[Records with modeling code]
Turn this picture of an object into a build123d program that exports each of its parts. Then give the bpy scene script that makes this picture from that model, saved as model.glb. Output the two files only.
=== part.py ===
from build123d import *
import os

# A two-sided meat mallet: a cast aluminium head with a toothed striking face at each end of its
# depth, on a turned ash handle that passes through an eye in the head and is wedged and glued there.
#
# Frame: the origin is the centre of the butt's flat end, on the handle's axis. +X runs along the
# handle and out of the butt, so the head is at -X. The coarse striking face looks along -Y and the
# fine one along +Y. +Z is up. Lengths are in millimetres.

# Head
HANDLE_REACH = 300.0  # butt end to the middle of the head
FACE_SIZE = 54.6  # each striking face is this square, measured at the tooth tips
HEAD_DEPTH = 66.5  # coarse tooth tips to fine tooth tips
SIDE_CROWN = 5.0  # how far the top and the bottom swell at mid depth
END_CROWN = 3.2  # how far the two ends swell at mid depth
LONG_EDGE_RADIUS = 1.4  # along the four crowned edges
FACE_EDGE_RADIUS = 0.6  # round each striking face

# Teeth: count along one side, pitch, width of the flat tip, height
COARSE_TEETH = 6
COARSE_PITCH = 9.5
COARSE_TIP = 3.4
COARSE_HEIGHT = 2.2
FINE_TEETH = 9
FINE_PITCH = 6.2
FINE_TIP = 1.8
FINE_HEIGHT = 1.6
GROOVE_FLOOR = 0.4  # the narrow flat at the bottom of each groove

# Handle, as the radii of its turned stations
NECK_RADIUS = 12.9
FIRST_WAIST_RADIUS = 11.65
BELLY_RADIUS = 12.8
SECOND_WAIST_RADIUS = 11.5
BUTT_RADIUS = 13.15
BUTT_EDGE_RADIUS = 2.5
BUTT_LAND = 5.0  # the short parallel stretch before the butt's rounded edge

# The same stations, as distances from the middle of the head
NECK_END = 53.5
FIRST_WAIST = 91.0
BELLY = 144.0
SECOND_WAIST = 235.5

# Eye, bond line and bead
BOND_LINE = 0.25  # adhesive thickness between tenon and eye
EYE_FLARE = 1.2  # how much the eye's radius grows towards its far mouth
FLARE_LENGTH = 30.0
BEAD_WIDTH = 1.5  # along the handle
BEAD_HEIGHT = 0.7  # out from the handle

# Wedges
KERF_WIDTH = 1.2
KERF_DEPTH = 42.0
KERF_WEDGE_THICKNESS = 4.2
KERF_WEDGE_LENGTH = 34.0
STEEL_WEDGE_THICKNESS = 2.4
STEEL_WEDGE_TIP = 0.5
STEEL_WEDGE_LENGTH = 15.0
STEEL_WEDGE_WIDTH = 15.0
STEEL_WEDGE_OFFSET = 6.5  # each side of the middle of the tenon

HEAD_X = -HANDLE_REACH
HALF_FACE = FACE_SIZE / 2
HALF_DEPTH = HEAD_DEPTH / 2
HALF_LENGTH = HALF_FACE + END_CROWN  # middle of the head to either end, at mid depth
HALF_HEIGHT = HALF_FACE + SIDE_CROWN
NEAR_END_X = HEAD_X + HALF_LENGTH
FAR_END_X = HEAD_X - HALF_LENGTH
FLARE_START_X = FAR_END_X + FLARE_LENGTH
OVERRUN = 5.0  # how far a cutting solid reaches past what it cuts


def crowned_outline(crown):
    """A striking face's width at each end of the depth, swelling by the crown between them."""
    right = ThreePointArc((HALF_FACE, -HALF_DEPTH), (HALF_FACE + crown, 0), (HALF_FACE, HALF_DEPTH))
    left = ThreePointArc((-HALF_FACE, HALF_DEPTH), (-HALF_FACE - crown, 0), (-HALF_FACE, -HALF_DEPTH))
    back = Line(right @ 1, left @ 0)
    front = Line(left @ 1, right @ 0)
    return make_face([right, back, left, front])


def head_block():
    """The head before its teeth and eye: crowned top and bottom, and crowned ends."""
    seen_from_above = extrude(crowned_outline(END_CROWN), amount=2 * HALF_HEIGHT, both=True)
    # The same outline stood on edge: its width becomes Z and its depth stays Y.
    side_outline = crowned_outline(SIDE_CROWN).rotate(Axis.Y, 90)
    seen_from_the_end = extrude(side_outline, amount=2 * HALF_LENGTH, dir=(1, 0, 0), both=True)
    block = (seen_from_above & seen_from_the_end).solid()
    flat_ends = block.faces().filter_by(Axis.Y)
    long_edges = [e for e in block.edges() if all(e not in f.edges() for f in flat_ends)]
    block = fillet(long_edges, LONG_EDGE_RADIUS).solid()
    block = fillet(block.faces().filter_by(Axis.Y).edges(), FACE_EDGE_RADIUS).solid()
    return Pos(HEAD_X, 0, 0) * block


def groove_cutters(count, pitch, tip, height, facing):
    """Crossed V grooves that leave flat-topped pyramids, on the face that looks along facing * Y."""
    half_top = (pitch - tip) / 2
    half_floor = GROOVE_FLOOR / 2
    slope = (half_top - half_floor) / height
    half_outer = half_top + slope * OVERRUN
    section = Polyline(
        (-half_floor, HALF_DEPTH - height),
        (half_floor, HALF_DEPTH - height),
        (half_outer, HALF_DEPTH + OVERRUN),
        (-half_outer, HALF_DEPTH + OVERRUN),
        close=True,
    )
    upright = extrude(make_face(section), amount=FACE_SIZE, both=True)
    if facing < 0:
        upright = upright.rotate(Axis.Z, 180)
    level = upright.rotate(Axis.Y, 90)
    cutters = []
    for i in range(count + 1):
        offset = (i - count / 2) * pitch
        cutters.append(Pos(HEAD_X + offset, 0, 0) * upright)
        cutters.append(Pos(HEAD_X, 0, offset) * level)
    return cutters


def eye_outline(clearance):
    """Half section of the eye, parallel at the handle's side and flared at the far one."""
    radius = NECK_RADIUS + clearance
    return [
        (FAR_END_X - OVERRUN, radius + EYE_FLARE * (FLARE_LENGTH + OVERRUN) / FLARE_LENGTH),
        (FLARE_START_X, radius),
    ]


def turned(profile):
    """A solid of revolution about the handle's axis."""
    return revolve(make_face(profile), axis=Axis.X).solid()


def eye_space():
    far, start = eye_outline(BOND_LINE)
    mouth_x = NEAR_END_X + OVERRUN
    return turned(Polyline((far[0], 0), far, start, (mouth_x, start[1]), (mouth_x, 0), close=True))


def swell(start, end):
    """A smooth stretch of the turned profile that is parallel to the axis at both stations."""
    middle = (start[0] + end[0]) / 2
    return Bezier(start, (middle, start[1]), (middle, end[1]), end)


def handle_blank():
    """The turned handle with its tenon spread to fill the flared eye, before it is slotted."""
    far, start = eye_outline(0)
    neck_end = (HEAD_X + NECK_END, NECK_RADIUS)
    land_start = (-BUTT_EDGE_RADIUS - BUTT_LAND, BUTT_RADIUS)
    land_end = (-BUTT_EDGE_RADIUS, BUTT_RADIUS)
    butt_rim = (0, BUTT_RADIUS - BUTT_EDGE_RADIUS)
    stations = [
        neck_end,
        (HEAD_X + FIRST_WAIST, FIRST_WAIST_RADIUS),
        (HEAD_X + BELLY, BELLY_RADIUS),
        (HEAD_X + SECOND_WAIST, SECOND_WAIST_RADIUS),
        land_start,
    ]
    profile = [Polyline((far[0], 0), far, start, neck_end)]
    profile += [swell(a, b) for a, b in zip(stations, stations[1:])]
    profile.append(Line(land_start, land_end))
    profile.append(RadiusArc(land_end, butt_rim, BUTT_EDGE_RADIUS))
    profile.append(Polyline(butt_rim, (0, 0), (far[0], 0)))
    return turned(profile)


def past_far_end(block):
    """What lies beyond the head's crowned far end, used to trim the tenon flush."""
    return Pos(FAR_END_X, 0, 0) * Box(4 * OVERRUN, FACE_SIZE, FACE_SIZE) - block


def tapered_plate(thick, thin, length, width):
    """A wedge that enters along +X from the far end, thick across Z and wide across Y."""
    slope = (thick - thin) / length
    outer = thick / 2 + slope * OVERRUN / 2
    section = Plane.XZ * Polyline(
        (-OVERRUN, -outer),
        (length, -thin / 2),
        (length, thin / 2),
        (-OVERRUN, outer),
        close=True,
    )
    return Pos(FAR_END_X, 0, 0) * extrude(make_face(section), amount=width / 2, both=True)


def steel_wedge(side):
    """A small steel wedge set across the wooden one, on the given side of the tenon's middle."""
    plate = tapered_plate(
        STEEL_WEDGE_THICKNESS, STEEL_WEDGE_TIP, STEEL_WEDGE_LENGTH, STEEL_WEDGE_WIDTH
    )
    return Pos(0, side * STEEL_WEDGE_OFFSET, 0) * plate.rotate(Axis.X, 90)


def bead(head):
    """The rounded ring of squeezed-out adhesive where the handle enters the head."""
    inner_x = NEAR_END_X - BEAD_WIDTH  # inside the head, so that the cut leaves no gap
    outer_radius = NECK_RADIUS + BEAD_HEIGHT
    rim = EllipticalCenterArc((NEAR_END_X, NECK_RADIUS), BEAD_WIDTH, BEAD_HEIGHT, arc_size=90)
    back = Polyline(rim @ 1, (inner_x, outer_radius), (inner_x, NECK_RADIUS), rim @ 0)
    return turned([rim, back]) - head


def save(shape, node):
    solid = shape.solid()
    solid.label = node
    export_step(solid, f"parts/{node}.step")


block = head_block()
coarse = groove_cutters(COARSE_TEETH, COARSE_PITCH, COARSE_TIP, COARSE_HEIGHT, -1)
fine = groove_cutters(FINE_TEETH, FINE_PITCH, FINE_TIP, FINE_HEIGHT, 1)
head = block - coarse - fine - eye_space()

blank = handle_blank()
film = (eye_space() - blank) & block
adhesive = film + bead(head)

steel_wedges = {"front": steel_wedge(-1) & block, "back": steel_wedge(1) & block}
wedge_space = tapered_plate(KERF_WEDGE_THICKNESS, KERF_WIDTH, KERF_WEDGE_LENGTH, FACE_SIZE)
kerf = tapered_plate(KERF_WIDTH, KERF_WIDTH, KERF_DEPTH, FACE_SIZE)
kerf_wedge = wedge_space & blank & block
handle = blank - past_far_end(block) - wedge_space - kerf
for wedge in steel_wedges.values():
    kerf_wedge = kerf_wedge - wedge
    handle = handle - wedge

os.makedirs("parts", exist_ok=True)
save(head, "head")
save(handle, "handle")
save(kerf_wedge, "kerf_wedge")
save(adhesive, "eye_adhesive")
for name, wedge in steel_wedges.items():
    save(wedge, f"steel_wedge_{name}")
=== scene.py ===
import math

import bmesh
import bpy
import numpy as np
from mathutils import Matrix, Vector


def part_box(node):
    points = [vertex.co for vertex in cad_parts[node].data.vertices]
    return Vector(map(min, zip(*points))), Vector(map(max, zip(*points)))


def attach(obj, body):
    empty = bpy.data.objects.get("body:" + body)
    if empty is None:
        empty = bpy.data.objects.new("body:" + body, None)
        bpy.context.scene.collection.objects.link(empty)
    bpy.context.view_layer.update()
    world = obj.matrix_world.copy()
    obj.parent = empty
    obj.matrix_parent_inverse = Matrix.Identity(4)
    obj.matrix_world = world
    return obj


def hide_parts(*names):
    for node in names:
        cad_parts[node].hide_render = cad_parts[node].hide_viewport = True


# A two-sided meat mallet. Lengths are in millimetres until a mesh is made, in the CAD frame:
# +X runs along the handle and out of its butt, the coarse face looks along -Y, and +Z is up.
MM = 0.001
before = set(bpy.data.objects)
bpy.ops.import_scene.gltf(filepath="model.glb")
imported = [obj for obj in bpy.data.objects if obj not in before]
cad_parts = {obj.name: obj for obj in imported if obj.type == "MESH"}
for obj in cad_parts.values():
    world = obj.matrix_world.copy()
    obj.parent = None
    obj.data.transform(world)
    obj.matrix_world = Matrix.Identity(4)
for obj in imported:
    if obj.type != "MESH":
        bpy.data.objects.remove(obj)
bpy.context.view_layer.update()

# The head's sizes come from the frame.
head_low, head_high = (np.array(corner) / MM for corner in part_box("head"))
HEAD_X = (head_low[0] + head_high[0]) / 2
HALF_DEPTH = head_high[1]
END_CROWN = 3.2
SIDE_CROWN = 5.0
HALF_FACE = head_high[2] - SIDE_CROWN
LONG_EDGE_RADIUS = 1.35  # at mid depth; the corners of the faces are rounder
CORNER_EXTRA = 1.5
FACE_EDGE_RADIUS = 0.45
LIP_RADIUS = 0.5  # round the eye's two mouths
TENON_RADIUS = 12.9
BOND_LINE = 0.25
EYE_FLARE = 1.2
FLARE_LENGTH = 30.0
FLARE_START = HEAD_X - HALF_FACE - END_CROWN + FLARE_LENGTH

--

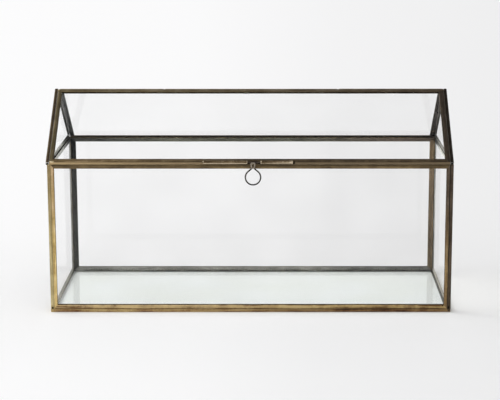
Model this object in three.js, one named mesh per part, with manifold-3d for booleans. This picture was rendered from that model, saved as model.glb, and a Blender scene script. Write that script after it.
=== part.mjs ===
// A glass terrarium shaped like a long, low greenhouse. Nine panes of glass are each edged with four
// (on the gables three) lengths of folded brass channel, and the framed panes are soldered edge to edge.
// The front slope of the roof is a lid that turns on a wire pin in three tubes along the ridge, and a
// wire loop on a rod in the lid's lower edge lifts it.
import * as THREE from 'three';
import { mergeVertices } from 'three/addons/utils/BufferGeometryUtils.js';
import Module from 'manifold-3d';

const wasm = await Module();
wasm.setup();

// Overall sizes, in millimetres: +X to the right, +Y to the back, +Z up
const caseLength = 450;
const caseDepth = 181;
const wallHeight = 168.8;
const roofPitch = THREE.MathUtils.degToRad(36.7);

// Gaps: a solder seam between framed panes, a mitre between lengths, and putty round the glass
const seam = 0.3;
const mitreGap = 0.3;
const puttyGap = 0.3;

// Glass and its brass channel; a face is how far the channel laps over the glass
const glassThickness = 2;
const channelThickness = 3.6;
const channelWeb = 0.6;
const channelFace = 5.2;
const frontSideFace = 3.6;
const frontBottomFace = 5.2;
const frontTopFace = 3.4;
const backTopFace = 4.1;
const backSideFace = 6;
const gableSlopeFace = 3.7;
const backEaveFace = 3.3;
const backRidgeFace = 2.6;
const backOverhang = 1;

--

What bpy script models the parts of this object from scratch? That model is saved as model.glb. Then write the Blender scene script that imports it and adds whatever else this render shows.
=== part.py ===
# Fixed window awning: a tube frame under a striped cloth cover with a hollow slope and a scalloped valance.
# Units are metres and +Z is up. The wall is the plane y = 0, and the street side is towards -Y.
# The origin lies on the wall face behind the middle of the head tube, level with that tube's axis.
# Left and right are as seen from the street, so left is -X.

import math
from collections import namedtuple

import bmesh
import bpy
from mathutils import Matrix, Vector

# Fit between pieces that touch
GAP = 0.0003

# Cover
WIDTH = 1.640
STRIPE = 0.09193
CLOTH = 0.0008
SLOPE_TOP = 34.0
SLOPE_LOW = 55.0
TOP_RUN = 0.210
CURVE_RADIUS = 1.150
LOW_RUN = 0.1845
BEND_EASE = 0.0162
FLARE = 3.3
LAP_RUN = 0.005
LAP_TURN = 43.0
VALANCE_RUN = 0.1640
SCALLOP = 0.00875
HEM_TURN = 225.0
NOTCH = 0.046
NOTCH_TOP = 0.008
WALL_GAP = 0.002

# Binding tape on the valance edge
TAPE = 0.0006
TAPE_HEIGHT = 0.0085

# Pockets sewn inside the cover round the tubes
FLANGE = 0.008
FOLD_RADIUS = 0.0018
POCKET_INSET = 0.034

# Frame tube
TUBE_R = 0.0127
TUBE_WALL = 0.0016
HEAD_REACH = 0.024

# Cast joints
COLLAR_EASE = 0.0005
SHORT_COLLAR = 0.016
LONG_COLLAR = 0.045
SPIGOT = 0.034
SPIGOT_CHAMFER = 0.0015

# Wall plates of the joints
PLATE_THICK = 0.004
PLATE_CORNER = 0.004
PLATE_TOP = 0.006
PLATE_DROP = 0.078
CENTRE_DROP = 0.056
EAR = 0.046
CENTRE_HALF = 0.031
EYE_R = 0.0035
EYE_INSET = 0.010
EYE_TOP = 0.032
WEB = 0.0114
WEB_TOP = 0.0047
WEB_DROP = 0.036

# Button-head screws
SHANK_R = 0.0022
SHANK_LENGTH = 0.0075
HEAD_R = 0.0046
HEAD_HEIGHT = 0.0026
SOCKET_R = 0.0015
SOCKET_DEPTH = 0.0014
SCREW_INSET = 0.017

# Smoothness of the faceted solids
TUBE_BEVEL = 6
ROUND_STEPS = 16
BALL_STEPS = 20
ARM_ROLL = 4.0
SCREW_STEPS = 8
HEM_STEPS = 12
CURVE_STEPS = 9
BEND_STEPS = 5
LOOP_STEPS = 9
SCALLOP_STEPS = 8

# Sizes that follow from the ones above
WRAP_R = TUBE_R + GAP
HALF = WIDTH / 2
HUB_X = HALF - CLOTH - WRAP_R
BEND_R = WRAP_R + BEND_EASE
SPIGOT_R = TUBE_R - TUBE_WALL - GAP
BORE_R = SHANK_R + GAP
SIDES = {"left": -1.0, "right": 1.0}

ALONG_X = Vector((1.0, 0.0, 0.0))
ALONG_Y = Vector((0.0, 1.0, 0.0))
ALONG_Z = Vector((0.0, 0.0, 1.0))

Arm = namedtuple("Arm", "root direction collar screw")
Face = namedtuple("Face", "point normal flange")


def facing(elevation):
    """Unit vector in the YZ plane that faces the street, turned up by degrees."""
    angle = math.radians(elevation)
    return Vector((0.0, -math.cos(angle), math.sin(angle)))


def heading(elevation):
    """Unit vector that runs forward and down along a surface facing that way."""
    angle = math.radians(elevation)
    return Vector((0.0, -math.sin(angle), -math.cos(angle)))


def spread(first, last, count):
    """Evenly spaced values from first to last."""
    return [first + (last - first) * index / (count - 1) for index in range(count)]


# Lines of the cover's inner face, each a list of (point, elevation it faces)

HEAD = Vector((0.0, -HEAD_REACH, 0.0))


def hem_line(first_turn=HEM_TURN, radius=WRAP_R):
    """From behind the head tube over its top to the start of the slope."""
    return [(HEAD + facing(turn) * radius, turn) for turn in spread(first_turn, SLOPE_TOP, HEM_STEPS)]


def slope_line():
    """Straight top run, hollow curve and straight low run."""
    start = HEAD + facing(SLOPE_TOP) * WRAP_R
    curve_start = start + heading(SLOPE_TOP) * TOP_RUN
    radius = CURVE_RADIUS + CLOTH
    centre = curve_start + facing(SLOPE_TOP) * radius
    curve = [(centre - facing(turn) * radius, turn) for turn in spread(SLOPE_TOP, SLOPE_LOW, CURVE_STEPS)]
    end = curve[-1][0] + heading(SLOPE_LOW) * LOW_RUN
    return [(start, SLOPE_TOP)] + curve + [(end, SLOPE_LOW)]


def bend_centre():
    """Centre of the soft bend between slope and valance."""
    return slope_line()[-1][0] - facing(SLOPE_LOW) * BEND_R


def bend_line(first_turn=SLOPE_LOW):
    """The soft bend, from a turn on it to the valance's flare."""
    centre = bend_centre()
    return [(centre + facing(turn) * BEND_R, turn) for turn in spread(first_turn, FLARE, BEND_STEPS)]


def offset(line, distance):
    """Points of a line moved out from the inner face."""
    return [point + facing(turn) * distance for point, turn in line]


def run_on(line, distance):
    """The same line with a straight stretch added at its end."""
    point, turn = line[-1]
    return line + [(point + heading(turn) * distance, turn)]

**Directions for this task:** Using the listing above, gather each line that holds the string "manifold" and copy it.

**The result:**
Model this object in three.js, one named mesh per part, with manifold-3d for booleans. This picture was rendered from that model, saved as model.glb, and a Blender scene script. Write that script after it.
import Module from 'manifold-3d';